In reaction to the new company model, the ERG proposed a new (final) base case that assumed a treatment effect duration of 5 years, independent PFS extrapolations for high and intermediate FLIPI subgroups (thus using a non-proportional hazards assumption), no vial sharing, and a 65% update of biosimilar IV rituximab.

In the meanwhile, the company had also agreed on a new patient access scheme that would provide a further discount to the list price of obinutuzumab. The level of the discount is, however, commercial in confidence. The new ERG base case (including the new patient access scheme) yielded an ICER below £30,000 per QALY gained.

4.3 Final Appraisal Determination (FAD)

Due to the revised economic analyses focussing on higher-risk subgroups and a further discounted price for obinutuzumab and rituximab, the ICER was estimated to be below £30,000 per QALY gained. Hence, the AC issued new guidance. In March 2018, the FAD recommended obinutuzumab as an option for untreated advanced FL in adults, restricted to patients with a FLIPI score of 2 or more (as intended by the company’s revised model), provided that the company would grant the negotiated simple price discount in the revised patient access scheme. Just as in the ACD, the recommendation was not intended to affect patients that had already started treatment with obinutuzumab before the guidance was published. For these patients no change in funding arrangements would take place.

5 Conclusions

This STA demonstrates that even an ICER of below £20,000 per QALY gained, as in the first company submission, is no guarantee for a positive recommendation by NICE. In fact, a high degree of uncertainty in the evidence base of the cost-effectiveness model might lead to a negative decision by NICE, even when the ERG’s base case is below the £30,000 per QALY gained threshold. Instead, NICE also values the degree of uncertainty that, in this case, was expressed by some initial ERG scenarios yielding and an ICER close to and above the £30,000 threshold.

For this submission, the AC’s major concerns were on the degree of uncertainty of the various cost-effectiveness model input parameters, particularly the treatment effect duration. Although in this STA most of these parameters were based on an RCT, the immaturity of its results did not allow for robust estimates concerning the long-term effects of obinutuzumab on PFS. Furthermore, the AC acknowledged both cheaper prices and higher uptake of rituximab biosimilars. This was based on the 2017–2019 prescribed services commissioning for quality and innovation (CQUIN), issued by NHS England, encouraging the use of biosimilar products to reduce the costs of medicines [30]. Consequently, the AC had assumed that most commissioners in England would prefer to purchase cheaper biosimilar versions rather than branded drugs.

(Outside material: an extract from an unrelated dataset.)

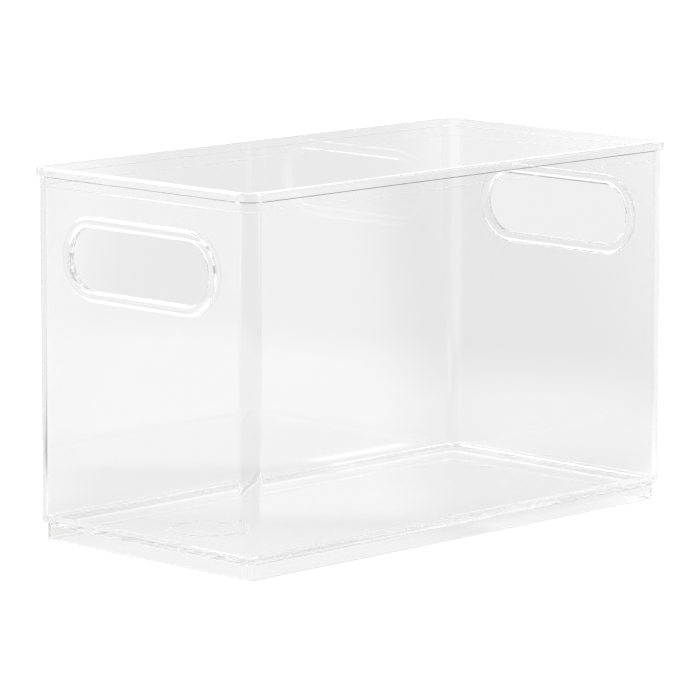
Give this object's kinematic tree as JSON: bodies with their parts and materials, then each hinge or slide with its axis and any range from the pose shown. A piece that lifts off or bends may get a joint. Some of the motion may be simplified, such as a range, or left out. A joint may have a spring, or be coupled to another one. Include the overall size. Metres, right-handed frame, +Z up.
{
  "type": "storage bin",
  "caption": "Deep rectangular clear plastic bin for a fridge shelf, open at the top, with a stepped stacking foot, a rim band and a lipped hand slot through each end.",
  "frame": {"origin": "centre of the footprint, on the surface the bin stands on", "axes": "+Z up, +X along the long side, the end with the floor mark at -X"},
  "size_m": [0.324, 0.167, 0.2],
  "materials": {
    "clear_plastic": "clear, polished injection moulding"
  },
  "bodies": {
    "root": {"floor_panel": "clear_plastic", "front_left_corner_post": "clear_plastic", "front_right_corner_post": "clear_plastic", "back_left_corner_post": "clear_plastic", "back_right_corner_post": "clear_plastic", "front_foot_rail": "clear_plastic", "front_wall": "clear_plastic", "front_rim_rail": "clear_plastic", "back_foot_rail": "clear_plastic", "back_wall": "clear_plastic", "back_rim_rail": "clear_plastic", "left_foot_rail": "clear_plastic", "left_wall": "clear_plastic", "left_rim_rail": "clear_plastic", "right_foot_rail": "clear_plastic", "right_wall": "clear_plastic", "right_rim_rail": "clear_plastic", "left_slot_lip": "clear_plastic", "right_slot_lip": "clear_plastic", "floor_mark": "clear_plastic"}
  },
  "joints": []
}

Narrowing down the treatment indication to patients with a FLIPI score of 2 or higher, as well as providing a further discount on the price for obinutuzumab, could reduce the degree of decision uncertainty to the extent that the AC could issue a positive recommendation. This final decision deviates from the originally intended patient group proposed by the company (no FLIPI score thresholds). Hence, when considering the scope of the first CS, NICE adopted a ‘restricted’ or ‘optimised’ decision to provide access to obinutuzumab while concomitantly reducing the decision uncertainty [31, 32].